Provided information:
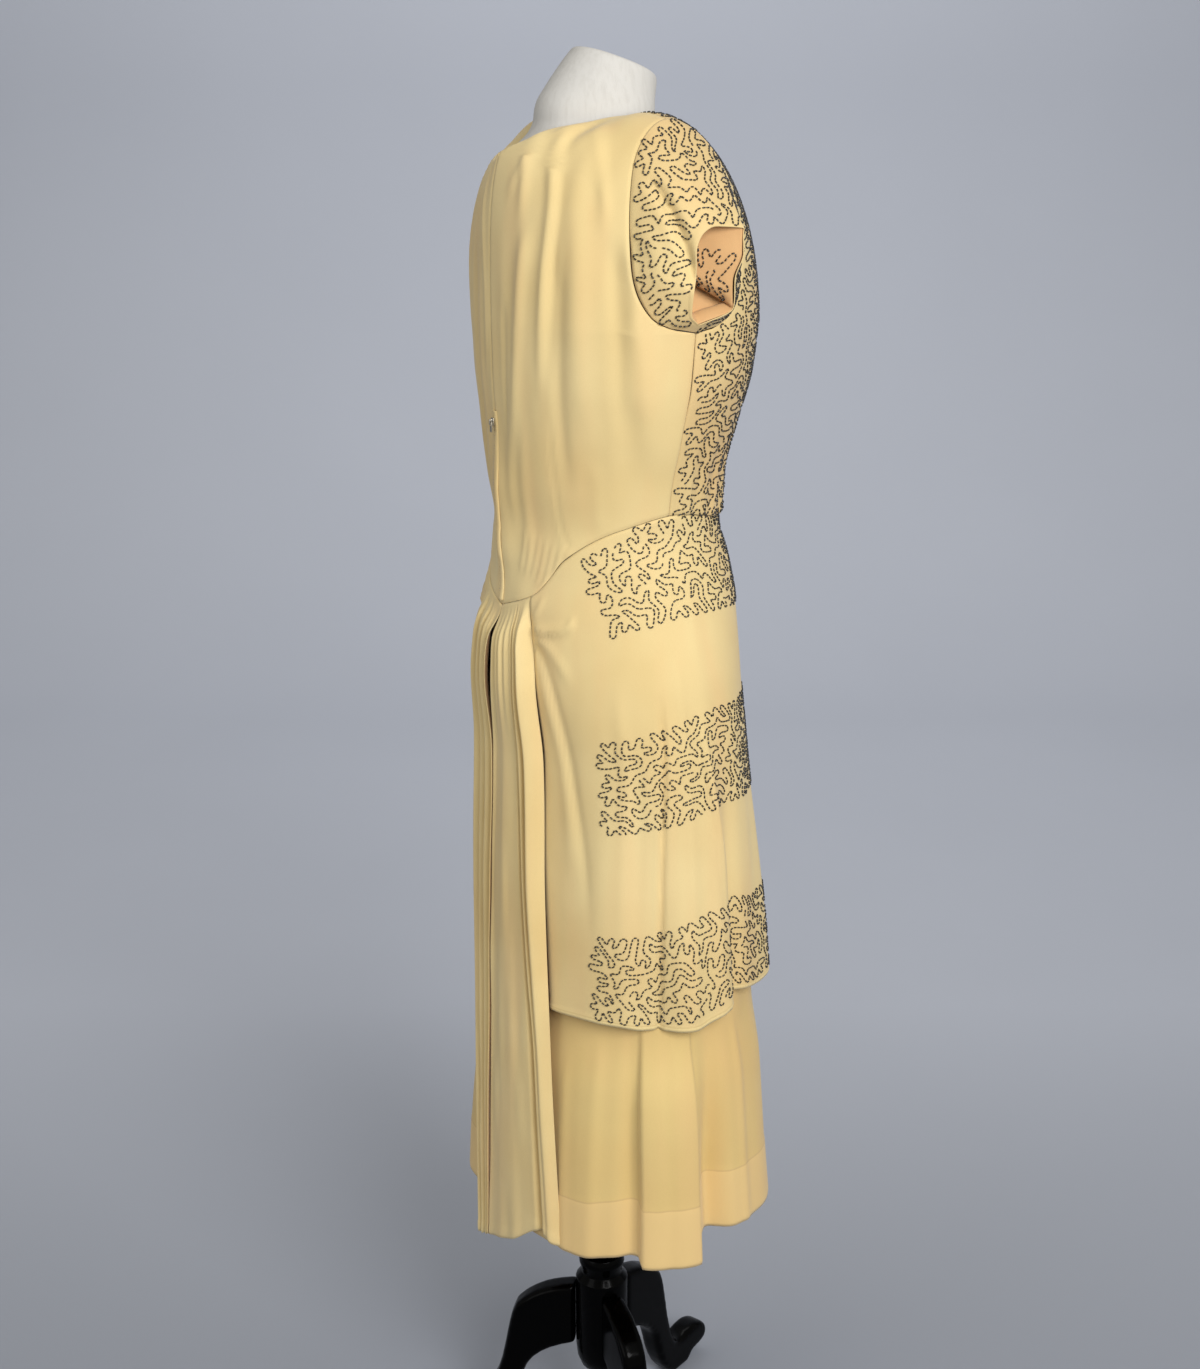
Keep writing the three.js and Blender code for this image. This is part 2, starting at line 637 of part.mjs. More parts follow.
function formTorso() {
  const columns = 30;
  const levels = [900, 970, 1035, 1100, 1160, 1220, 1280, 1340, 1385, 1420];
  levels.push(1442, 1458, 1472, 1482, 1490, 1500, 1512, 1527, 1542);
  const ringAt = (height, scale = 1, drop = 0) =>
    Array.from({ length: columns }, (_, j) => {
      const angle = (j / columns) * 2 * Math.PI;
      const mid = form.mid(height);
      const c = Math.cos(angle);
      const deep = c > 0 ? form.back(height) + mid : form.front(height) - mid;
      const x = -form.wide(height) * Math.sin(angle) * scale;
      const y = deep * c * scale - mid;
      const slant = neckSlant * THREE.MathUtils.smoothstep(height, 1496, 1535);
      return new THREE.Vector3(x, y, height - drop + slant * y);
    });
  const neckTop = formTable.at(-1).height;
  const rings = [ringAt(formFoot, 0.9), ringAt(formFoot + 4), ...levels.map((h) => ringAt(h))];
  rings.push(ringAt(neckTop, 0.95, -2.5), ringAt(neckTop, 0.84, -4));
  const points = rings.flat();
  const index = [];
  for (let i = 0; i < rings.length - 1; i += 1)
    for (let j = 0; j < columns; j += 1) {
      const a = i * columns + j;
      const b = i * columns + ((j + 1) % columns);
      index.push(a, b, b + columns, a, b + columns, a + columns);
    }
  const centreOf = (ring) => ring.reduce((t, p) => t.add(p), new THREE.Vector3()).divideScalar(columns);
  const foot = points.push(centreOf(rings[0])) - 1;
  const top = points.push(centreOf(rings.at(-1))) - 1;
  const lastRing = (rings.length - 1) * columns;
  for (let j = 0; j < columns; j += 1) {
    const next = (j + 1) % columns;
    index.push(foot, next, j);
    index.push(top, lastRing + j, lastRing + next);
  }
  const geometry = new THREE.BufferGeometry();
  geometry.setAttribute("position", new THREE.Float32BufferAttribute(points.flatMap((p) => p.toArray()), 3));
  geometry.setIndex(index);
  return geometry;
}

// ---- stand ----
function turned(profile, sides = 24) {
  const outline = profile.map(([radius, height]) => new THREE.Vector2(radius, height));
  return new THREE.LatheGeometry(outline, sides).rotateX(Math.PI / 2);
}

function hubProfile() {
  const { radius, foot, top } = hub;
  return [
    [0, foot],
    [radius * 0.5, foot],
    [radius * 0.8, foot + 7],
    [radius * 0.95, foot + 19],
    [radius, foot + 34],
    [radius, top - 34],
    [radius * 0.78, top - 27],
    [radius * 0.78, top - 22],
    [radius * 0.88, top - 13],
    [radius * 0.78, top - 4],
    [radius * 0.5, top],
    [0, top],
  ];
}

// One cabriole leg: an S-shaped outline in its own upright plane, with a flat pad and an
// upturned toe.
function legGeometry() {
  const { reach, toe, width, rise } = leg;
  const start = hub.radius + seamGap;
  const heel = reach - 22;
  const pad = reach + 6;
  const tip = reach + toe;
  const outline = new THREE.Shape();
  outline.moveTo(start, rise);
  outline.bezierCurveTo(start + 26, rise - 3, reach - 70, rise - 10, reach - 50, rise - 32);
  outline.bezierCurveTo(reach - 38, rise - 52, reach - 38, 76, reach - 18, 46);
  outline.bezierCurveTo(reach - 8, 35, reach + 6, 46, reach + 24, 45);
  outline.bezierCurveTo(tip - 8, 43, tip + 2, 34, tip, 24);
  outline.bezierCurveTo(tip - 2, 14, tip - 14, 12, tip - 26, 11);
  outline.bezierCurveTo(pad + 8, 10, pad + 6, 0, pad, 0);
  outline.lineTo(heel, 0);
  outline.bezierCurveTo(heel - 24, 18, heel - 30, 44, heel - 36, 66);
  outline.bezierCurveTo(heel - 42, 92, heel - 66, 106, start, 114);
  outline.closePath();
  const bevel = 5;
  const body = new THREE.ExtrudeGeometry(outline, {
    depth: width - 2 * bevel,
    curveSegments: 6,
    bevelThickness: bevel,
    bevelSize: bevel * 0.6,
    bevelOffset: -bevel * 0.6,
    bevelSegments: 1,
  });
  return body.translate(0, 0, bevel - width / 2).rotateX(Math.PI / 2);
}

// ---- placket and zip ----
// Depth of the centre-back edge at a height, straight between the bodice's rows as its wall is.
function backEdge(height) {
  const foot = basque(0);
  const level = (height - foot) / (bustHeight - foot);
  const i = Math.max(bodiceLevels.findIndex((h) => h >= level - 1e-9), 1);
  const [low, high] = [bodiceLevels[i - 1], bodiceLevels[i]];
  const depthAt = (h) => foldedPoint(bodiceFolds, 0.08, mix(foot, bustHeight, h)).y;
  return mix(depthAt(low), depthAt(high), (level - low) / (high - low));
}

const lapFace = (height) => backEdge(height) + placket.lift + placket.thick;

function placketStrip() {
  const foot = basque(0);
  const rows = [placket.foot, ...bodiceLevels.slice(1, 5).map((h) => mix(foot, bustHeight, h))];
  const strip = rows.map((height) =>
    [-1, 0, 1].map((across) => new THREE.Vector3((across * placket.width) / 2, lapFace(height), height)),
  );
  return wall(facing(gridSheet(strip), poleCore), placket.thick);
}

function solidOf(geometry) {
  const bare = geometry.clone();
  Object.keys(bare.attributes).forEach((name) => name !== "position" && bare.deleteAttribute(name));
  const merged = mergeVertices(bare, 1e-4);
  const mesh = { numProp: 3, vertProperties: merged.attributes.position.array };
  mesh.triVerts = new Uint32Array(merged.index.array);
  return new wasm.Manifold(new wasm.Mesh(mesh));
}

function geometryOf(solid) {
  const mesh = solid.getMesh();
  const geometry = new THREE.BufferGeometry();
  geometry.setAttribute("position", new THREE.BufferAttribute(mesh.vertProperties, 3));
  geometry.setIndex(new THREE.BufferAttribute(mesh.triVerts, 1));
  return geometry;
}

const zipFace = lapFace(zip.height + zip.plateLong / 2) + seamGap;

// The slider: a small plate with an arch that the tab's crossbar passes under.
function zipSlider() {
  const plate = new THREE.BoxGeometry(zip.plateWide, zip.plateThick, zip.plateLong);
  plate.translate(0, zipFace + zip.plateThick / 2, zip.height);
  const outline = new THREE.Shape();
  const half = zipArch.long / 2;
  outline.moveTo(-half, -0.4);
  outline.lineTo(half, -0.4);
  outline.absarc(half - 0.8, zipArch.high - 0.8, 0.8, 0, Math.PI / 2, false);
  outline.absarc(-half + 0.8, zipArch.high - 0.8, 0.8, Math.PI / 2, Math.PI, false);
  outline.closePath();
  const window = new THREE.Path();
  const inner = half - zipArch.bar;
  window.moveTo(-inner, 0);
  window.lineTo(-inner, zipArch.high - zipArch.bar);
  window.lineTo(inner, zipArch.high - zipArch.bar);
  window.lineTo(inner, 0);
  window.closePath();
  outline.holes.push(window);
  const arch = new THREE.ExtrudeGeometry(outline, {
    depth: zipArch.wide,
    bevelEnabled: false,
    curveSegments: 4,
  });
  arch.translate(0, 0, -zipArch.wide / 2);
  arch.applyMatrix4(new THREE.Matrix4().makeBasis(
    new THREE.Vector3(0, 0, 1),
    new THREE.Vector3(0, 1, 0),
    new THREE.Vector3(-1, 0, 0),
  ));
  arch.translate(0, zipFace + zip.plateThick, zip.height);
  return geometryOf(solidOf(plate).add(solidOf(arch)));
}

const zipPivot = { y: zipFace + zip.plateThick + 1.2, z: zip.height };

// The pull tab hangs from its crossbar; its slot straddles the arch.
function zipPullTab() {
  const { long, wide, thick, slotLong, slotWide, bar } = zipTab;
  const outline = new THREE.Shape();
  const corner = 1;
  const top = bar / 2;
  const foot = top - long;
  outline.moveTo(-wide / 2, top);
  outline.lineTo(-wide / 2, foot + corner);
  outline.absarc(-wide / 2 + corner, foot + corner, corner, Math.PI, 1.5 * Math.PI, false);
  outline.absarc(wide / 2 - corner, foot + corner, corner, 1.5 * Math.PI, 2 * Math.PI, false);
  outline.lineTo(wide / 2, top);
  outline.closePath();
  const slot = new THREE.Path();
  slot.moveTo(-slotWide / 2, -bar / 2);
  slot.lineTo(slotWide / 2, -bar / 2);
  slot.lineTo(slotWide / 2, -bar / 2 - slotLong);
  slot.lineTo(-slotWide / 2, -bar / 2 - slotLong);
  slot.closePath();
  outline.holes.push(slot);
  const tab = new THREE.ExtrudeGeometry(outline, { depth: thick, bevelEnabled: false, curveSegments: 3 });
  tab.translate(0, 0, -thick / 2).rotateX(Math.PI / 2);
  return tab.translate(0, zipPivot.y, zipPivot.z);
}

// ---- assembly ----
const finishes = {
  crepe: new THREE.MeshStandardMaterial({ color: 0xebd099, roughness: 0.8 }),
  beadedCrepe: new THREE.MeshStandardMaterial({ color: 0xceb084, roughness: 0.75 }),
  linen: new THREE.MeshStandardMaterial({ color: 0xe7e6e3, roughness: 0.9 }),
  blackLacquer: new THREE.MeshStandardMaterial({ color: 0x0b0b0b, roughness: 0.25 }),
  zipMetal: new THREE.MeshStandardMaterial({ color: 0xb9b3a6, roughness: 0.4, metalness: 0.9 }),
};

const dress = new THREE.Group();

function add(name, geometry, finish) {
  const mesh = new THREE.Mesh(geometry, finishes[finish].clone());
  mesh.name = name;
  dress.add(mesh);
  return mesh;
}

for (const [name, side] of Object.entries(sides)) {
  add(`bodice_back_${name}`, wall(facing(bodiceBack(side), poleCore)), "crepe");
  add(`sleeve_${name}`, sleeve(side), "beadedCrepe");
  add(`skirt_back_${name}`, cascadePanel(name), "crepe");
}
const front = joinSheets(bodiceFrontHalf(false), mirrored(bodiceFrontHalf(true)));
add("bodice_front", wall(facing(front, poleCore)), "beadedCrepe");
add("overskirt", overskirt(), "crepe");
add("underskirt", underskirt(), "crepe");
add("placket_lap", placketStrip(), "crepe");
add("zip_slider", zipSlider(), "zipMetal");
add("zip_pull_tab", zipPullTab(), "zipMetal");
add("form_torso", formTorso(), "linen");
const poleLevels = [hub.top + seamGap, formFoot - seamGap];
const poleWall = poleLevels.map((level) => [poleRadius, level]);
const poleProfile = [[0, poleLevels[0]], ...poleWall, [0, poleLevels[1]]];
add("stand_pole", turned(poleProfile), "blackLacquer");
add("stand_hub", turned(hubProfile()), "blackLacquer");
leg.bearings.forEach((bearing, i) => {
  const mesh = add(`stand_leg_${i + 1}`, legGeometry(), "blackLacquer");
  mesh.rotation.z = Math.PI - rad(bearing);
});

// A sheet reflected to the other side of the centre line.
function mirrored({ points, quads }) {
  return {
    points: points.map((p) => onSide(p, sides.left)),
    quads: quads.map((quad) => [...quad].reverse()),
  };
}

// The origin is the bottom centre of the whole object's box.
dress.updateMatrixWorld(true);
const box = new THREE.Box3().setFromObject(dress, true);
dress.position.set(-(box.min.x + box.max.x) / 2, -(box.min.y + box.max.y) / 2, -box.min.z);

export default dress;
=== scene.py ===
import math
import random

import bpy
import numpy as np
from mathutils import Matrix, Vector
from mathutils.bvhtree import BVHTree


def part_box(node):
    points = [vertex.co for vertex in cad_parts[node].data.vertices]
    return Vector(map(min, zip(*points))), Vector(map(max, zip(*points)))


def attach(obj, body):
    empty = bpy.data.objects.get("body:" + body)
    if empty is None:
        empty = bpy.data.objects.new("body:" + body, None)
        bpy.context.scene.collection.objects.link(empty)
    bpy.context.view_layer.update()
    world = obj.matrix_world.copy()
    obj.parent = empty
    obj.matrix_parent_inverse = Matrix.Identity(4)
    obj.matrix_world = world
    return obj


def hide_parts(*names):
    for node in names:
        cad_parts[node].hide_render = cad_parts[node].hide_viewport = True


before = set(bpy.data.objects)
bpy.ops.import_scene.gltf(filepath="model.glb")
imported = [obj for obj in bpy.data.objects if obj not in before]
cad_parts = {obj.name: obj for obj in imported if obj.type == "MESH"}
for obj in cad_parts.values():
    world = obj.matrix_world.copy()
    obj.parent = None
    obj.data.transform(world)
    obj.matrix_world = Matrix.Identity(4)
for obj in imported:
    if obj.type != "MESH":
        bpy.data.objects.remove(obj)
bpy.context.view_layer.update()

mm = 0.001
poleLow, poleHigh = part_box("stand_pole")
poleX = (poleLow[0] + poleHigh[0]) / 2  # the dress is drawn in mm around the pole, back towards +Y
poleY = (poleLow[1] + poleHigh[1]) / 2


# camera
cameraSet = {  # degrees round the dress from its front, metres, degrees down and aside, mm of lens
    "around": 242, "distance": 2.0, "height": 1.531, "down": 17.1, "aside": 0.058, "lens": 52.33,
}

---

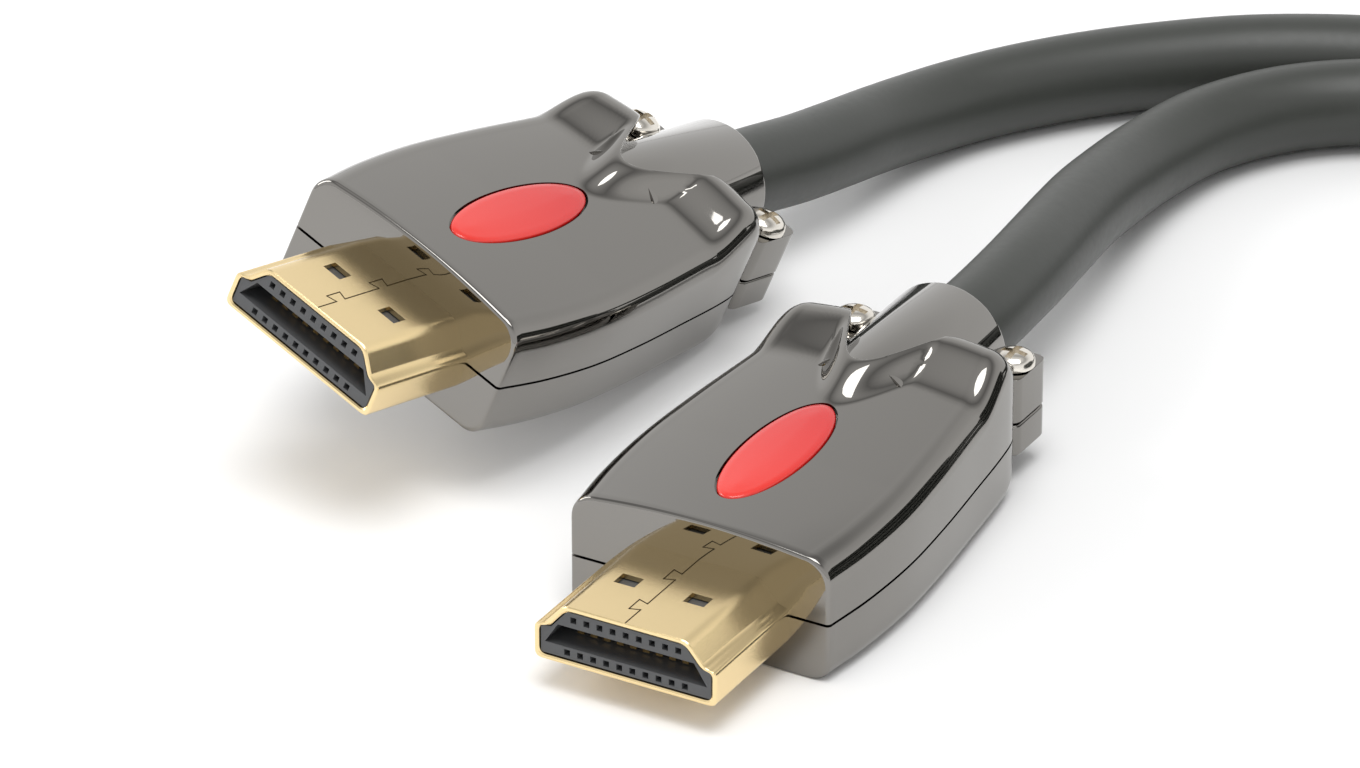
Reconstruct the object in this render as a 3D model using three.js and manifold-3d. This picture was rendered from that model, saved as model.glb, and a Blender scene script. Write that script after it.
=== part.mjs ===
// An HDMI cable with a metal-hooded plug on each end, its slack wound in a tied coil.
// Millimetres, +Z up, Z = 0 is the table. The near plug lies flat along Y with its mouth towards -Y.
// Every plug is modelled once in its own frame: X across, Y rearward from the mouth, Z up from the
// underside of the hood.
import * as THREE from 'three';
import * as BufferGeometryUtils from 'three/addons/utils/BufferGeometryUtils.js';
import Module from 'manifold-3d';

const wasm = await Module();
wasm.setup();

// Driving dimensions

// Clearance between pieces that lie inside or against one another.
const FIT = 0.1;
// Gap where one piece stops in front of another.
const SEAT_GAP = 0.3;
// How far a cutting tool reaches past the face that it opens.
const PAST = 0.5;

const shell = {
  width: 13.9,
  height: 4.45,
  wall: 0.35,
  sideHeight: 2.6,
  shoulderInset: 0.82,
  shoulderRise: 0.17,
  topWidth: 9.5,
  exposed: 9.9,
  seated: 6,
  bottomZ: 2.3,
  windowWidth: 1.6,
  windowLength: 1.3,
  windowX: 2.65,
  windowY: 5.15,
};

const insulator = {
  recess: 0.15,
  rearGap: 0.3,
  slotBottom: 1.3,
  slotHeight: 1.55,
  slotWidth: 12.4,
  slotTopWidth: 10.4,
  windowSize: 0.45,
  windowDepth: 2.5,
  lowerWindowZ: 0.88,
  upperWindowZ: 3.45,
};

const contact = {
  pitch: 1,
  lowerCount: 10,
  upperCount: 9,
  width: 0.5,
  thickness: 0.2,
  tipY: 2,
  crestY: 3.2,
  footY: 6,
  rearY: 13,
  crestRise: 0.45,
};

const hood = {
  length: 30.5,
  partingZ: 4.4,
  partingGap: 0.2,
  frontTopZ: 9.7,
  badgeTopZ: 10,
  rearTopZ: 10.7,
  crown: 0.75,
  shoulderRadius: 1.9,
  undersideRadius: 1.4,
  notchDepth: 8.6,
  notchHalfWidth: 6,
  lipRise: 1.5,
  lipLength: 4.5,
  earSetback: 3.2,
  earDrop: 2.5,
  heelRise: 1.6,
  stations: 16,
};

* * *

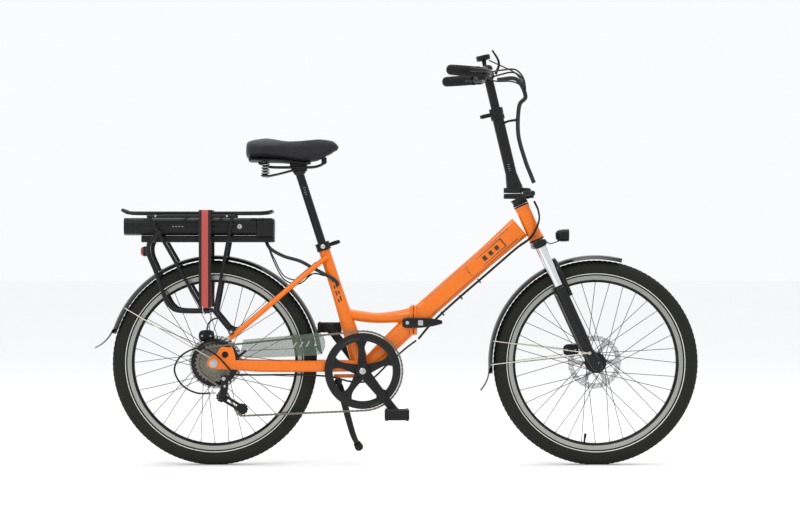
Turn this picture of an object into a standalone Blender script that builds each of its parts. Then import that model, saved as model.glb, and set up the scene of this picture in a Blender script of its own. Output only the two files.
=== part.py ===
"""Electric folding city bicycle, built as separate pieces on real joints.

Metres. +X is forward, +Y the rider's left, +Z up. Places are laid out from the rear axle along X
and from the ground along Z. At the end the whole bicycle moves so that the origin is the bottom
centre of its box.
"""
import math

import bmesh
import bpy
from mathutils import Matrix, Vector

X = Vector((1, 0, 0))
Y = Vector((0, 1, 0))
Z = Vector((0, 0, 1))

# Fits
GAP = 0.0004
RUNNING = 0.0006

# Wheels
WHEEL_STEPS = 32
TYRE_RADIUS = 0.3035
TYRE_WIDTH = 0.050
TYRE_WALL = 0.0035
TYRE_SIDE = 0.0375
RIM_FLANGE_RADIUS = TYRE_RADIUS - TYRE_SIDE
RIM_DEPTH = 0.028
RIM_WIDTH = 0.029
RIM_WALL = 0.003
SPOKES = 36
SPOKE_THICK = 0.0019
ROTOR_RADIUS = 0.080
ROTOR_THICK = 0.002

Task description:
Return verbatim the lines that run from the line containing "whole object's box." through the line containing "points = [vertex.co", inclusive.

Full response:
// The origin is the bottom centre of the whole object's box.
dress.updateMatrixWorld(true);
const box = new THREE.Box3().setFromObject(dress, true);
dress.position.set(-(box.min.x + box.max.x) / 2, -(box.min.y + box.max.y) / 2, -box.min.z);

export default dress;
=== scene.py ===
import math
import random

import bpy
import numpy as np
from mathutils import Matrix, Vector
from mathutils.bvhtree import BVHTree


def part_box(node):
    points = [vertex.co for vertex in cad_parts[node].data.vertices]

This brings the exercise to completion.